By Mathew Katz | December 6, 2012 7:21am

CHELSEA — Spending $8.2 million on a three-bedroom penthouse loft will get you the ultimate in luxury and a view of the High Line  — but it won't keep you warm at night.

Pricey apartment buildings and art galleries in trendy West Chelsea still don't have working heat more than a month after Hurricane Sandy, with some likely to stay cold until January.

At the Spears Building at 525 W. 22nd St., tenants in the six-story converted loft building have dealt with power shutdowns on weekends and a total lack of heat since the storm. The building is packed full of amenities like in-unit laundries, 12-foot ceilings, a roof deck — everything you would expect from a luxury building, except for working heat.

"The boiler room, it just got so flooded," said the building's doorman, who said the heat might not come on until January. "We're lucky it's warm out right now."

However, Thursday's low temperatures were expected to be in the 30s, chillier than earlier in the week.

Many buildings in the increasingly chic areas of West Chelsea, particularly west of 10th Avenue, faced 4-foot high walls of water that destroyed lobbies and ruined priceless art. But as winter looms, tenants in the buildings are increasingly worried about the cold.
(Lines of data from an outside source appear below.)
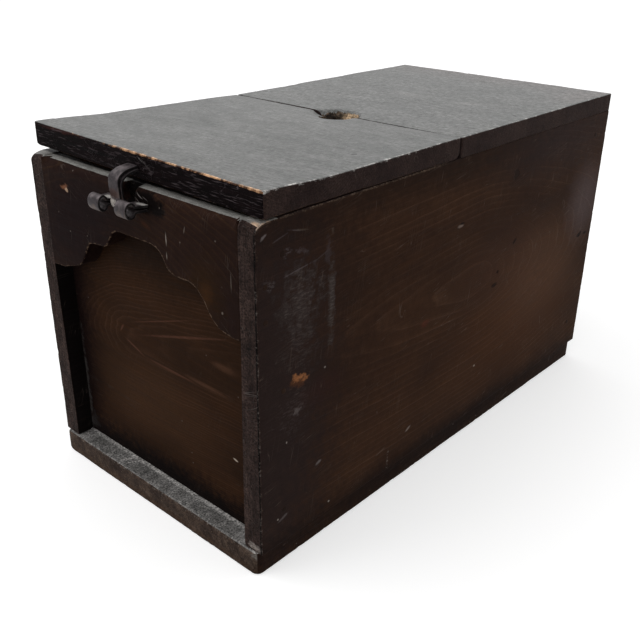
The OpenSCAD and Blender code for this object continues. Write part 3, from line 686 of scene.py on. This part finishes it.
chewedWood = cedar("chewedCedar", dict(
    # torn bare fibres round the coin hole, light where fresh and black where hands have been; lower down, the hole's
    # walls are painted black as shade
    order="XYZ", seed=13.0, pith=dict(ring=4.0), dark="#0f0b0a", mid="#7d6a58", ringLine="#a08a75", ringGain=0.5,
    fibreGain=0.6, grit=0.7, gritSize=1.8, mottle=0.5, blotch=4.0, rough=0.8, specular=0.1, bump=1.0,
    scratchGain=0.0, speckGain=0.9, speckCell=5.0, speckColour="#b9a58f", raw="#a08a72", rawDark="#15100e",
    rawSplit=(0.45, 0.6), wearLow=0.7,
    marks=(
        ((-13, -20, 320), (14, 16, 30), "#0f0b0a", 0.9, 0.3, 1.2),
        ((4, -10, 325), (11, 8, 12), "#c9ad8c", 0.8, 0.3, 1.8),
        ((20, -22, 326), (8, 9, 12), "#3d3a38", 0.9, 0.4, 0.9),
        # painted shade down in the hole
        ((1, -28, 306), (30, 30, 14), "#070505", 0.95, 0.6, 0.8),
    )))
print("finishes made")


def finishPiece(piece, materials, node, body):
    for material in materials:
        piece.data.materials.append(material)
    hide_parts(node)
    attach(piece, body)


def makeBoard(name, node, body, plan, board):
    finishPiece(boardMesh(name, plan, board), board["finishes"], node, body)


sideBoard = dict(low=22.5, high=312.0, nose=6.0, arris=1.1, noseArris=1.5, cornerWear=2.2, footSwell=2.6)


def makeSide(name, node, sign, finish):
    def slotAt(x, y, z, facing):
        outward = facing.x * sign
        if facing.y < -0.55:
            return stainedPostEnd
        if outward > 0.6:
            return finish
        if outward < -0.6:
            return dustyCaseTop if y < -250 and z > 309 else recessPaintedShade if abs(y) > 250 else bareInside
        if facing.z > 0.5:
            return dustyCaseTop if y < -255 else stainedBackEdge
        return finish

    def wear(x, y, z):
        if y < -262 and z > 300:
            return 0.35 + 0.5 * smooth(307, 311, z) * smooth(130, 140, x * sign)
        if y < -250:
            return 0.42 if x * sign > 135 else 0.1
        return 0.1 + 0.55 * smooth(306, 311, z) * smooth(-25, -60, y)

    def carveSide(x, y, z):  # the near top corner is knocked down, and the post is a little thicker at its foot
        tip = smooth(-263, -277, y) * smooth(132, 144, x * sign) * smooth(300, 311, z)
        swell = smooth(230, 50, z) * smooth(-259.5, -262, y) * smooth(134, 127, x * sign)
        return (-sign * sideBoard["footSwell"] * swell, 0, -sideBoard["cornerWear"] * tip)

    plan = roundedPlan(rectangle(-caseHalfLength, sideBoard["low"], caseHalfLength, sideBoard["high"],
                                 (1.6, 1.6, 1.6, sideBoard["nose"])), 2.4)
    makeBoard(name, node, "carcass", plan, dict(
        seed=2.0 + sign, thick=wall, place=lambda u, v, w: (sign * (innerHalf + w), u, v),
        topRound=lambda u, v: sideBoard["noseArris"] if u < -270 else sideBoard["arris"],
        lowRound=lambda u, v: 1.2 if v > 300 and u < -255 else 0.4, wear=wear, waves=0.16, nicks=0.9, slotAt=slotAt,
        warp=carveSide, finishes=[finish, recessPaintedShade, bareInside, dustyCaseTop, stainedBackEdge, stainedPostEnd]))


makeSide("rightSide", "side_board_right", 1, stainedSide)
makeSide("leftSide", "side_board_left", -1, stainedSideLeft)

# recessed panel behind the arch
panelBoard = dict(front=-259.0, low=22.5, high=311.0)
panelPlan = roundedPlan(rectangle(-innerHalf, panelBoard["low"], innerHalf, panelBoard["high"], (1,) * 4), 3.0)
makeBoard("frontPanel", "front_panel", "carcass", panelPlan, dict(
    seed=3.0, thick=wall, place=lambda u, v, w: (u, panelBoard["front"] + wall - w, v), topRound=lambda u, v: 0.6,
    lowRound=lambda u, v: 0.8, finishes=[stainedPanel, bareAcross],
    slotAt=lambda x, y, z, facing: bareAcross if facing.y > 0.5 else stainedPanel))

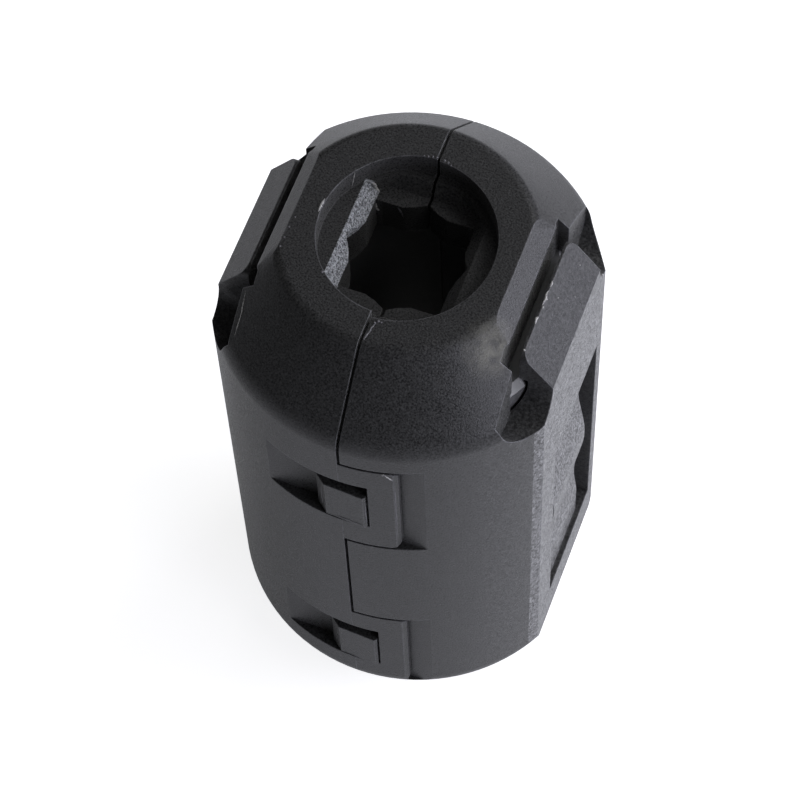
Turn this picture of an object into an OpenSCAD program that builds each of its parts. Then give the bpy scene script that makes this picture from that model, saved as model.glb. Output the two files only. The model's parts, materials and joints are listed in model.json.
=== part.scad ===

Elissa Burke, who heads up the condo board at the Spears Building, said that new boilers should arrive on Dec. 17, but it could take time to install them.

"We're still modifying the space so they're raised and won't get flooded," she said.

Management provided tenants with plug-in space heaters, though a planned power outage over the past weekend rendered them useless. Tenants will also be responsible for the entirety of their electric bill, which is likely to be hefty with all of the extra heaters using up power.

"We're all waiting for that first bill to come in, but I think everyone knows using this amount of electricity will add to it," Burke said.

Several apartments have working fireplaces that tenants have used for warmth, Burke added.

Across the street, Center548, home to an event venue and art studios, had no working boiler heat, and workers in the building said they were not sure when it will return, though they had electric heaters in the meantime.

"They miss a lot of space when it gets cold," said one employee at the building who declined to give her name.

Flemister House — a homeless shelter on chic West 22nd Street — was in even worse shape, with no heat or hot water.

At Guided By Invoices Gallery at 558 W. 21st St., water rushed into the building's basement boiler during Sandy, but its landlord planned for the possibility of flooding years ago and added an overhead heater, gallery director Anne-Brigitte Sirois said.

"The owner was really smart," she said. "All the water drained down, but we have a way to stay warm."

On West 23rd Street, most buildings had all of their amenities back, though several saw extensive water damage to their lobbies.

"We have everything back except the walls and my desk," said the doorman at  555 W. 23rd St., where flooding gutted the luxury building's lobby.